# PROBLEM DETAILS:
Print exactly those lines that run from the beginning of the data to the line bearing "# They sit in", inclusive.

# SUPPLIED INFORMATION:
▼

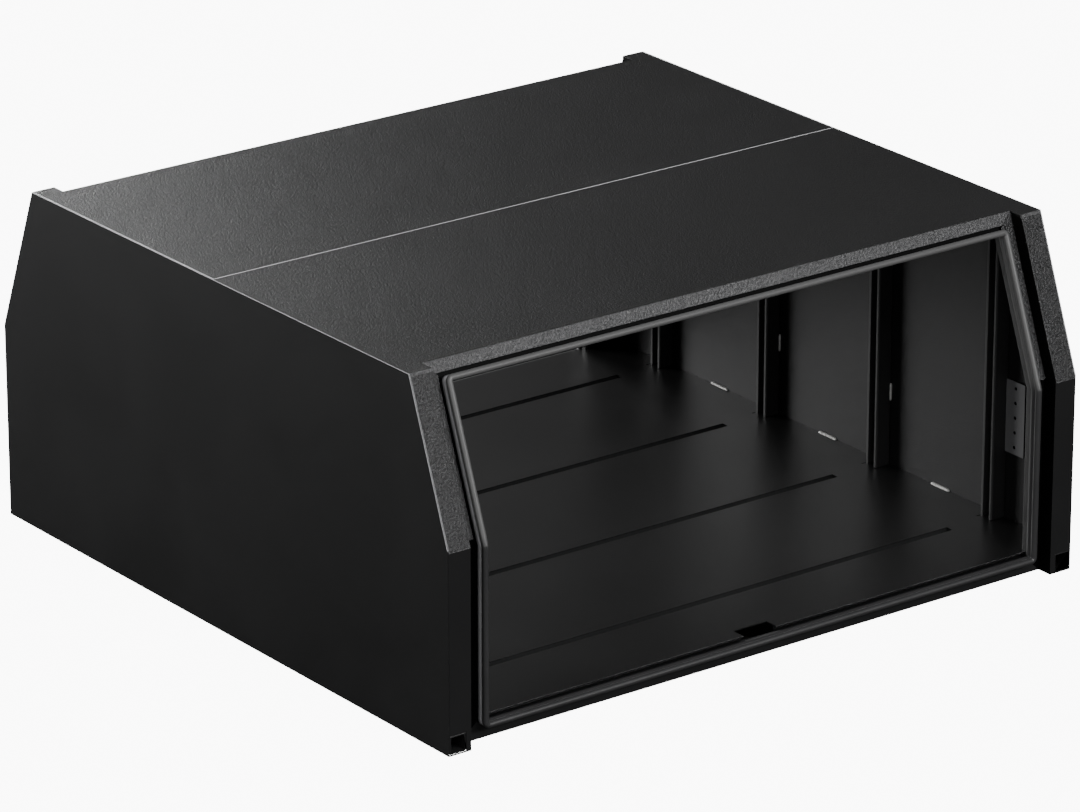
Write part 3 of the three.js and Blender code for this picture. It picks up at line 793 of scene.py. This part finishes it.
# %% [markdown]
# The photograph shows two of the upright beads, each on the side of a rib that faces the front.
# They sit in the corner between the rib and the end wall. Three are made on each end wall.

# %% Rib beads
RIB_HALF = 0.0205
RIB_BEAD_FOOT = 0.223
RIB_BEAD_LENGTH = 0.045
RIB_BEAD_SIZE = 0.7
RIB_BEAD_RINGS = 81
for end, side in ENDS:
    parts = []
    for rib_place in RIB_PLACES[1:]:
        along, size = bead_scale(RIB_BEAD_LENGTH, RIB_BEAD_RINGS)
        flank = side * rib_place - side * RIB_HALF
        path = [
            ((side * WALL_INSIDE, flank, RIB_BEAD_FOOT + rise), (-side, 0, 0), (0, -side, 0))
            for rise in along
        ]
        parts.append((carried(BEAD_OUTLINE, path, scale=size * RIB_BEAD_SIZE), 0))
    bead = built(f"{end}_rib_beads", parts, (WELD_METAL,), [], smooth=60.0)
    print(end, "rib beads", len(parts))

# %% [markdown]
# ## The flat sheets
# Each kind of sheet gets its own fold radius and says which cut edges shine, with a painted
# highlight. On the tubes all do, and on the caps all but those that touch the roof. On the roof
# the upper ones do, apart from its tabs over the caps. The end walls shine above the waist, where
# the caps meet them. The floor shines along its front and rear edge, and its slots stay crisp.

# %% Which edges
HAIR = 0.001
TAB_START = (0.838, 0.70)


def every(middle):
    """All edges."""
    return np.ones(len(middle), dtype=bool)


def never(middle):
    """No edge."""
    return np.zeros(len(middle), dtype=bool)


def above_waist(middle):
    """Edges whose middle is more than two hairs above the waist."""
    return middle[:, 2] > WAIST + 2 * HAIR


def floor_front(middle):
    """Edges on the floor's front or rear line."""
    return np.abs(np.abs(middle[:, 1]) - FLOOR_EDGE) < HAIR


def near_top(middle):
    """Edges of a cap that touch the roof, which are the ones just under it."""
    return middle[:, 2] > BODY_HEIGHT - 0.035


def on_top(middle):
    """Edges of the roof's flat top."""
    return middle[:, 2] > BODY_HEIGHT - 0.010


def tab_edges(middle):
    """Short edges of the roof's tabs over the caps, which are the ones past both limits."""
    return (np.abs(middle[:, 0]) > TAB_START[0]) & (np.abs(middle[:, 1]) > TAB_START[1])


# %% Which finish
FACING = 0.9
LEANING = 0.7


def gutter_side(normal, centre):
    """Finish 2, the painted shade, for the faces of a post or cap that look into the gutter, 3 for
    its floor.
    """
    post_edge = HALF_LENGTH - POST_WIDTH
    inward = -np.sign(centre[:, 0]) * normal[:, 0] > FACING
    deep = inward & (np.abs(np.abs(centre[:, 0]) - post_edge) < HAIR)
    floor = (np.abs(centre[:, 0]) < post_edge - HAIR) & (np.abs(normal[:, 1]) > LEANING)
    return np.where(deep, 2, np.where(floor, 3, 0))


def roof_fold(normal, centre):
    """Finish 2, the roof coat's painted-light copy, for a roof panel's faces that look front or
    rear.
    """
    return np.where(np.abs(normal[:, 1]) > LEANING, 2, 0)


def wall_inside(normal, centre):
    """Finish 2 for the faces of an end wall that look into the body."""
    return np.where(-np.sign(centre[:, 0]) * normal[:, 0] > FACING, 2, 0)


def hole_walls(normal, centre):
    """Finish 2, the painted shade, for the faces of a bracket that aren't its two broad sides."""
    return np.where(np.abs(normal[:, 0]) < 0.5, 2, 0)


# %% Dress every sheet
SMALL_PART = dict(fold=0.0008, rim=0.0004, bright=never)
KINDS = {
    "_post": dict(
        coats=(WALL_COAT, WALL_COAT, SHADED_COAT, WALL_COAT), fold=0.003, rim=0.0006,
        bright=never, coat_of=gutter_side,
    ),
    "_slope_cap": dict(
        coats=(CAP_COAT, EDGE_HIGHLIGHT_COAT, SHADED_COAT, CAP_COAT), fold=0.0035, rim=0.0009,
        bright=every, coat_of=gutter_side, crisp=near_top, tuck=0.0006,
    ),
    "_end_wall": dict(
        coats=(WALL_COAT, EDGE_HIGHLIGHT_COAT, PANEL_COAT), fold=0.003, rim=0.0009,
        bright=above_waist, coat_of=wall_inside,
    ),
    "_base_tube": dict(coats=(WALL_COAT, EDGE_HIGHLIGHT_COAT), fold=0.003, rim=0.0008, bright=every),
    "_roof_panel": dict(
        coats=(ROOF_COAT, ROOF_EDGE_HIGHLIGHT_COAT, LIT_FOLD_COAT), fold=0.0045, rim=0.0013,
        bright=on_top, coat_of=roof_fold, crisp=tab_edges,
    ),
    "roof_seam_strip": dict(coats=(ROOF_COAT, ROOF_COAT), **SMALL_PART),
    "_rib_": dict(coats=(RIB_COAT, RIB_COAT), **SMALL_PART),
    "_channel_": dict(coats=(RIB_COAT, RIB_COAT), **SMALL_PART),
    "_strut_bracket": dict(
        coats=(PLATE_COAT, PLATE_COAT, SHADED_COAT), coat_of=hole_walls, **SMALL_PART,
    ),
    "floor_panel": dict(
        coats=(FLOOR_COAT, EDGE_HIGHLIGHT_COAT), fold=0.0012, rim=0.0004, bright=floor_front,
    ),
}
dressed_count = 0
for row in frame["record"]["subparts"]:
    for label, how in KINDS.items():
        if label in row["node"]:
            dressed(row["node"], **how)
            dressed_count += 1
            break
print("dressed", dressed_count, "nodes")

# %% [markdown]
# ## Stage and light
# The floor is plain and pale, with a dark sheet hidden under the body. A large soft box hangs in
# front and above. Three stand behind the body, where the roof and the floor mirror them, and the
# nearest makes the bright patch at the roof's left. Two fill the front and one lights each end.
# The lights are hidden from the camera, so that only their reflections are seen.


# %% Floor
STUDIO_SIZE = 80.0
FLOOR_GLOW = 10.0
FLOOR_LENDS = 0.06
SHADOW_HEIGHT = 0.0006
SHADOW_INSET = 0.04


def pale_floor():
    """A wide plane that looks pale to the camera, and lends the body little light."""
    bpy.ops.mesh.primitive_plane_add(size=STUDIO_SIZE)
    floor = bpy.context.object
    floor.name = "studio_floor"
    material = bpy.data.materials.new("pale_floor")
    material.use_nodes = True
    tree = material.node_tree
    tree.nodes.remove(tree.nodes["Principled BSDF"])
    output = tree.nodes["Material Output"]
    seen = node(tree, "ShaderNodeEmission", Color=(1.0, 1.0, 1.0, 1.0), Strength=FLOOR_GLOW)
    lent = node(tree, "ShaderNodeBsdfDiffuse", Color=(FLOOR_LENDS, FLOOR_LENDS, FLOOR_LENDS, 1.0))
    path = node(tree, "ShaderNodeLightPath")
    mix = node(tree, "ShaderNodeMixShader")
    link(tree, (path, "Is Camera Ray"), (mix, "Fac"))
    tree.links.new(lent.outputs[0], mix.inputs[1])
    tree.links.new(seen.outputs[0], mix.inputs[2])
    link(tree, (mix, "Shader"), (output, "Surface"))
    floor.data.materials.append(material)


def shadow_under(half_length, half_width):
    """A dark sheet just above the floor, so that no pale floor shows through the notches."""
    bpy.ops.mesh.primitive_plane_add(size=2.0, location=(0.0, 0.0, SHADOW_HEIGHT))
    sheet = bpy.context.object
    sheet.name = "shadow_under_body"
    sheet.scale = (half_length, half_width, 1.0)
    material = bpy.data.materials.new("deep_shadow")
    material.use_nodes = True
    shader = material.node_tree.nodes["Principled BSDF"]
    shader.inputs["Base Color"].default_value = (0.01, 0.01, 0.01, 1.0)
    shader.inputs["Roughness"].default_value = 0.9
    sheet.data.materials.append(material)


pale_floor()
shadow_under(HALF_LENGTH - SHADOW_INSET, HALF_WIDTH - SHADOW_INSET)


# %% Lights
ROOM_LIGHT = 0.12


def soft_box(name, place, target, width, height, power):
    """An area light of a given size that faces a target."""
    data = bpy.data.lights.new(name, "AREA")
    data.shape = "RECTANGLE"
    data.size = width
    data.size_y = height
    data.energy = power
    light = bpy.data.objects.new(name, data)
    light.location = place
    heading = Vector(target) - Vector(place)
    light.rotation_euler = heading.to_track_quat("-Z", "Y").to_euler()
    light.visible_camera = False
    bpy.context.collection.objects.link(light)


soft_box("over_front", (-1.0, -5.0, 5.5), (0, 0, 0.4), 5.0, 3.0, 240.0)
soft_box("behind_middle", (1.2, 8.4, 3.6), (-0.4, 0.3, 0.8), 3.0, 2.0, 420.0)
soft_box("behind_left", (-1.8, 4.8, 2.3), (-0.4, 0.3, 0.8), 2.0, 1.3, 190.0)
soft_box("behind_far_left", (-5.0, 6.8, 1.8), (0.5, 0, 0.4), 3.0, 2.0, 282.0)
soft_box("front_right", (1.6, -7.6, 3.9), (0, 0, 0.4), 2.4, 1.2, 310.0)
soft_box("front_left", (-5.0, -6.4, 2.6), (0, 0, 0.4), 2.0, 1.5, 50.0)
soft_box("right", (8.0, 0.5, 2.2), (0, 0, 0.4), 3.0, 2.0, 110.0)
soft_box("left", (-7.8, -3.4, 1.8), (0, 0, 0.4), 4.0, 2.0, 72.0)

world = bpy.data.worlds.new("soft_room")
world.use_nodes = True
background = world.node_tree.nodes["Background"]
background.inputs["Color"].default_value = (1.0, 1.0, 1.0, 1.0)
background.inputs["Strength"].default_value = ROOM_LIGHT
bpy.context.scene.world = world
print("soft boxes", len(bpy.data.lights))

▲

# FULL ANSWER:
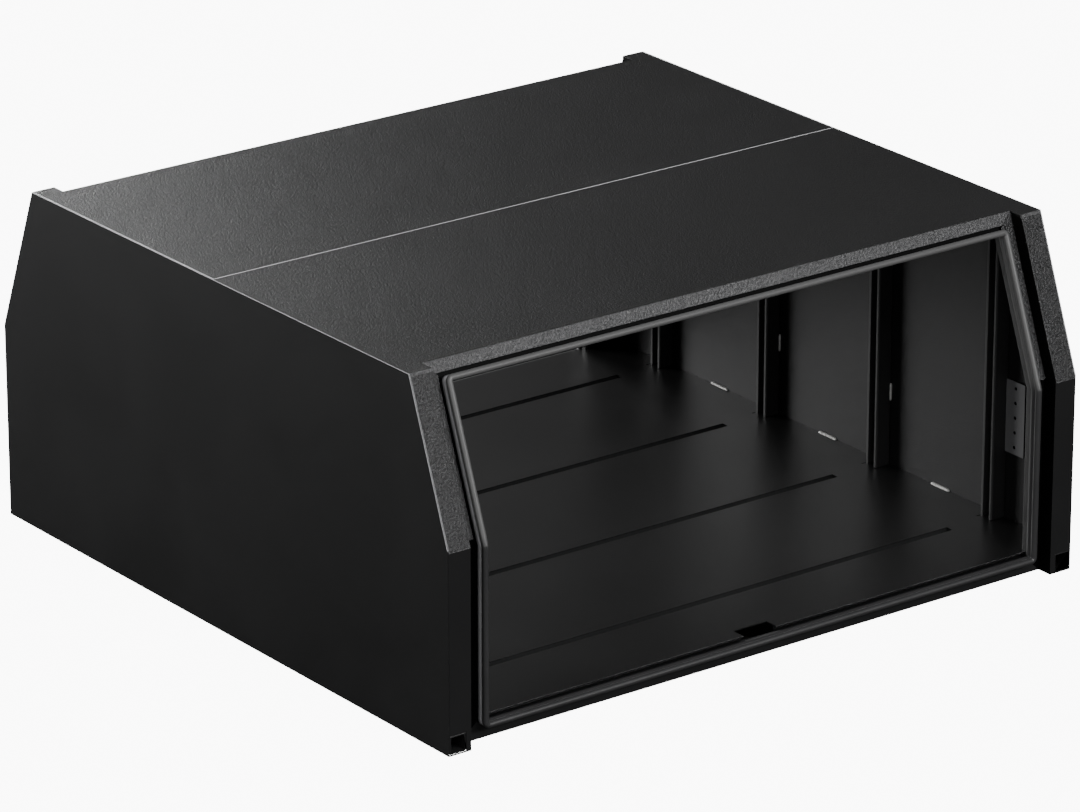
Write part 3 of the three.js and Blender code for this picture. It picks up at line 793 of scene.py. This part finishes it.
# %% [markdown]
# The photograph shows two of the upright beads, each on the side of a rib that faces the front.
# They sit in the corner between the rib and the end wall. Three are made on each end wall.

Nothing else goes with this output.